Sinai Greek 690 is a gem. It is a small manuscript, measuring 21.5 centimetres by 15.8 centimetres. It is two centimetres thick. Seven blank leaves precede the first page of text. It is written in a beautiful hand, leaving generous margins. Decorative initials were executed with vermilion and gold. The manuscript contains the service to Saint Catherine. After the Sixth Ode, the Synaxarion lists the feast of that day, and gives a synopsis of the life of the saint.

In this month, on the twenty-fifth, [we celebrate] the contest of the Holy Great Martyr Catherine.

She was from the city of Alexandria, the daughter of a certain king, Constas by name. She was exceedingly fair, and inimitable in beauty, very much in the prime of life, and refined in bodily aspect. She was eighteen years of age. She had been trained extremely well in all Greek learning: Homer, Virgil the greatest poet of the Romans, Asclepius, Hippocrates, and Galen the physicians, Aristotle and Plato, Philistion and Eusebius the philosophers, Jannes and Jambres the greatest magicians, Dionysius, and the Sibyl, and as much art of speaking as was to be found in the world. Not only that, but every word of every language had she learned, which elicited the admiration not only of those who saw her, but also of those who heard of her reputation and learning. Bearing the trial of many tortures under the Emperor Maxentius on account of her confession for Christ, her head was cut off, and she received the crown of martyrdom from the judge of the contest, Christ our true God.

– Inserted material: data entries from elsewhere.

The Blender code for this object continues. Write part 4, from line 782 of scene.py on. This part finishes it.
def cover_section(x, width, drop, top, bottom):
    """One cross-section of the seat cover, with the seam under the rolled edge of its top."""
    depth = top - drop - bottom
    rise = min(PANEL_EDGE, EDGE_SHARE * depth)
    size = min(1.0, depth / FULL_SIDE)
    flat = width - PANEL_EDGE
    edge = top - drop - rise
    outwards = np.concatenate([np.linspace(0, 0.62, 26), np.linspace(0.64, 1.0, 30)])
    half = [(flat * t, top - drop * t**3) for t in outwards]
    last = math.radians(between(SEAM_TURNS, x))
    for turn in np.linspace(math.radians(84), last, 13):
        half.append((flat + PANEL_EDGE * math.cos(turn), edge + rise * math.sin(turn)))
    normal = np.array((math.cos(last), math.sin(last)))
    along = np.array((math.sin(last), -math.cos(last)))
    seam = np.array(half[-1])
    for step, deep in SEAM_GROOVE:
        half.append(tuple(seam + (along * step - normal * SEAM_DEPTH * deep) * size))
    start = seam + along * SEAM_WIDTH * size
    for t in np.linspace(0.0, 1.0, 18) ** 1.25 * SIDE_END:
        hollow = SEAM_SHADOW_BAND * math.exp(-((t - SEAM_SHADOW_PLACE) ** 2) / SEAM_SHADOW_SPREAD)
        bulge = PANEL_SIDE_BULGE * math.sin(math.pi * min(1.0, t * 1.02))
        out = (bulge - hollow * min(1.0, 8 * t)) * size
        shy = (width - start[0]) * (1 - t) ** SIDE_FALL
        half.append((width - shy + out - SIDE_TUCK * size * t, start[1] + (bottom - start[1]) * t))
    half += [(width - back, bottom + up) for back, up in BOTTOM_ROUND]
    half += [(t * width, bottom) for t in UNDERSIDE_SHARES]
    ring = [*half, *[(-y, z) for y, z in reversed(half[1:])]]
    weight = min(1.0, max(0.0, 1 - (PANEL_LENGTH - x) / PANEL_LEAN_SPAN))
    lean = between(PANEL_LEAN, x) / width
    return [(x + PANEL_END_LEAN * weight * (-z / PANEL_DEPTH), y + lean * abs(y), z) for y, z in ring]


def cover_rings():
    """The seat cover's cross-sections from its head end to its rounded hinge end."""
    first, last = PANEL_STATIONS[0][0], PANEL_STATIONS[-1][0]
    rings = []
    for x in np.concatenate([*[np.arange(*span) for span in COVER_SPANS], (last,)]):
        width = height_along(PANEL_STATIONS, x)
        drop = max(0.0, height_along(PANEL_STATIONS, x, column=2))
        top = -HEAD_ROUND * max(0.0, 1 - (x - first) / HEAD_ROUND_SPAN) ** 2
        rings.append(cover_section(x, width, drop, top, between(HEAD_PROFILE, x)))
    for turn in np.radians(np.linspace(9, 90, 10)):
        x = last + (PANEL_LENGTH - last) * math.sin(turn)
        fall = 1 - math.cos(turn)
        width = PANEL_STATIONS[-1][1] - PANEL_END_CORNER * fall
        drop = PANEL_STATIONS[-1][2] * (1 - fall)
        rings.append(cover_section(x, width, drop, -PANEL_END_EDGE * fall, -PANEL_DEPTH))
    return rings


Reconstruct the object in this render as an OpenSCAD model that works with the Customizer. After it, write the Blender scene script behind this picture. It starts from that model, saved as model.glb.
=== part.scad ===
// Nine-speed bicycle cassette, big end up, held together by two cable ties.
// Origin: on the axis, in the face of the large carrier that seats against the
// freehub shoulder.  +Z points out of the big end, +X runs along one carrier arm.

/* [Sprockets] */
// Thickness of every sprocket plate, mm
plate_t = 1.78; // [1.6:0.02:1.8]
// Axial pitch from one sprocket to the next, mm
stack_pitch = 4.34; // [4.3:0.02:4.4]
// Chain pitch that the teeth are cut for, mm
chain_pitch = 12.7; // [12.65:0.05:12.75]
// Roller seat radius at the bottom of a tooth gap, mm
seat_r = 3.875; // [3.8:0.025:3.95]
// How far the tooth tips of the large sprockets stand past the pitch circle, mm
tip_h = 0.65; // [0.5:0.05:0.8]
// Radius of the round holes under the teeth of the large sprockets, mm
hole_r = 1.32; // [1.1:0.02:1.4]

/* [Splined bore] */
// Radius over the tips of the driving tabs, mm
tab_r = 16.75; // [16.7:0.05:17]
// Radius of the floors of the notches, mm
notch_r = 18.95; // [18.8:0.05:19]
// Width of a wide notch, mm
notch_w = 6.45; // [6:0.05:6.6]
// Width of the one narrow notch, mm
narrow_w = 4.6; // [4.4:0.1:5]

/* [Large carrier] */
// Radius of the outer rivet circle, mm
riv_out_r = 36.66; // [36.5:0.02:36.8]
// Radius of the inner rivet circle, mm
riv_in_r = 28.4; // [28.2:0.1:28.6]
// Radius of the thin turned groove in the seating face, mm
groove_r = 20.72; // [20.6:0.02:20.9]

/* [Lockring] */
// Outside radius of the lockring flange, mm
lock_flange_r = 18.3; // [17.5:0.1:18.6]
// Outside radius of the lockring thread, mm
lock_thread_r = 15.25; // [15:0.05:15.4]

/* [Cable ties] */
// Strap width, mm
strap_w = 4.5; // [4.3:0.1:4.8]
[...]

The last folio has a colophon, added in a different hand.

The present small book was written by the Most Reverend Hieromonk and Spiritual Confessor, our Father Joachim Bartzaki, from Crete, in the year 7156, in the month of September, at Sinai the Holy Mountain, for the place itself.

Someone has added in pencil that the year 7156 from Creation corresponds to the year AD 1647.

3 comments to Sinai Greek 690

  • Maria

    So interesting!
    We are thankful to you Father Justin for sharing your precious manuscripts with us..!

  • Norman Hugh Redington

    It would be interesting to know Fr. Joachim Bartzaki’s source for the list of authors. Philistion, who really belongs among the physicians, is someone the historical Catherine would probably have read, but hardly a household name like Plato. I’m not sure who Eusebius is; the only pagan philosopher Eusebius I know of (like the more famous Christian ones) lived I think well after St. Catherine’s martyrdom. Occult works attributed to Jannes and Jambres have always been popular; perhaps here, though, they stand for ‘the wisdom of the Egyptians’. If Dionysius is supposed to be a pagan, he is probably Dionysius Longinus of ‘On the Sublime’ fame, but the proximity to the Sibyl suggests the Areopagite. I wonder if any vitae suggest that St. Catherine was already familiar with Christian (or Jewish) writers before her conversion; one would presume that, if she was an educated woman of Alexandria in that era, she must have been.

    • Father Justin

      I was fascinated by the additional names that are not included in the Life of Saint Catherine published by the monastery in 1817, which I translated (with the help of friends) in 2004. I’m glad you also found these of great interest. Greek 690 mentions that Saint Catherine was eighteen when she was martyred, another fact that is not included in the Life of the saint.